Wave-packet propagation study of the early-time non-adiabatic dissociation dynamics of NH3Cl: Diabatic picture, effects of isotope substitution and varying the initial vibration levels

Abstract

Reduced two-dimensional (2D) diabatic potential energy surfaces (PESs) of the two lowest electronic states of NH3Cl were constructed by using the adiabatic 2D PESs, and the early-time dissociation dynamics of the charge-transferred excited electronic state of NH3Cl (Ronen et al. in Phys Rev Lett 93:048301, 2004) were investigated. In the diabatic representation, it was shown that the dissociation path from H2NH+–Cl− to H2N + HCl includes two different processes: the one-step dynamics of diabatic proton transfer followed by electron adjustment, and the two-step dynamics consisting of firstly electron transfer from the other direction mediated (stimulated) by proton movement to form the ground electronic state of H2NH–Cl and then secondly adiabatic H atom tunneling to H2N–HCl.
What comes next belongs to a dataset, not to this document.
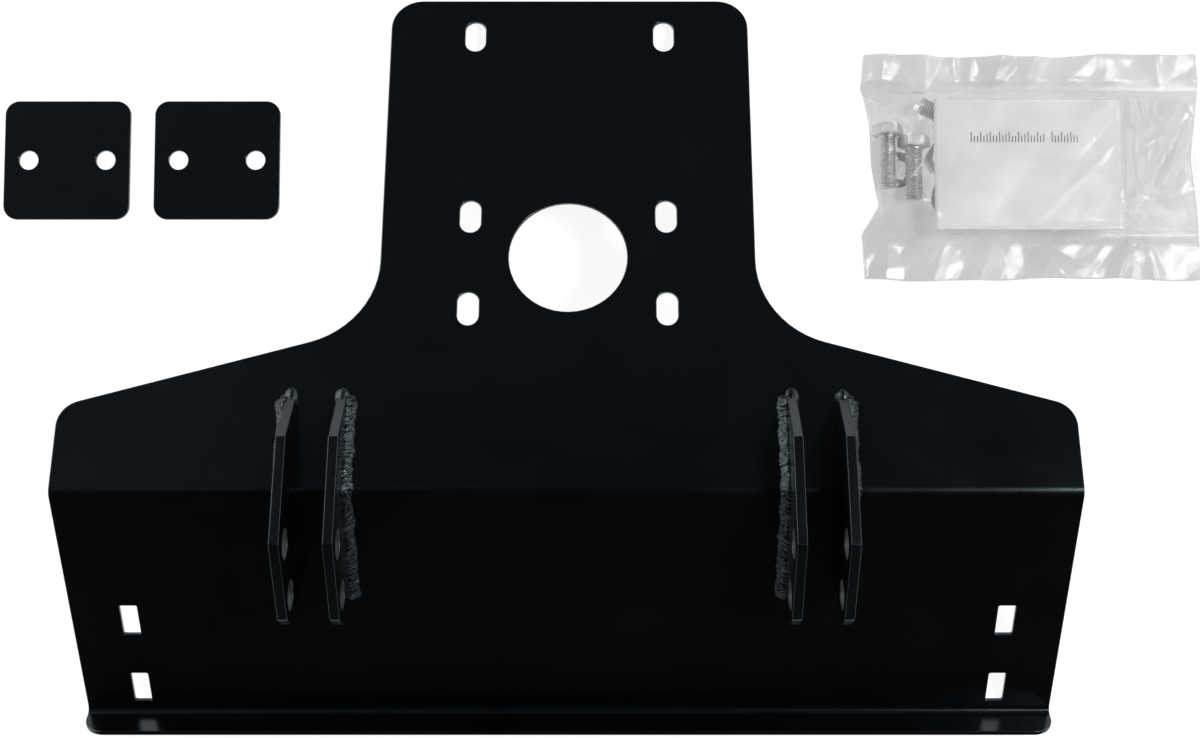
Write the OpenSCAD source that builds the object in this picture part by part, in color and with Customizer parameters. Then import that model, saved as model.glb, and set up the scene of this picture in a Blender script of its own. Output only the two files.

In order to find a means of controlling the branching ratio of the two paths toward the H2N + HCl and H2NH + Cl limits, the effects of varying the initial vibration levels of the precursor anion NH3Cl− and those of isotope substitution (H2NDCl) were also studied. Only the H2N + HCl limit was observed regardless of the initial vibration level and isotope substitution. The overall features of the dynamics are almost unchanged by deuterium substitution (H2NDCl); only the timescale is increased, as expected.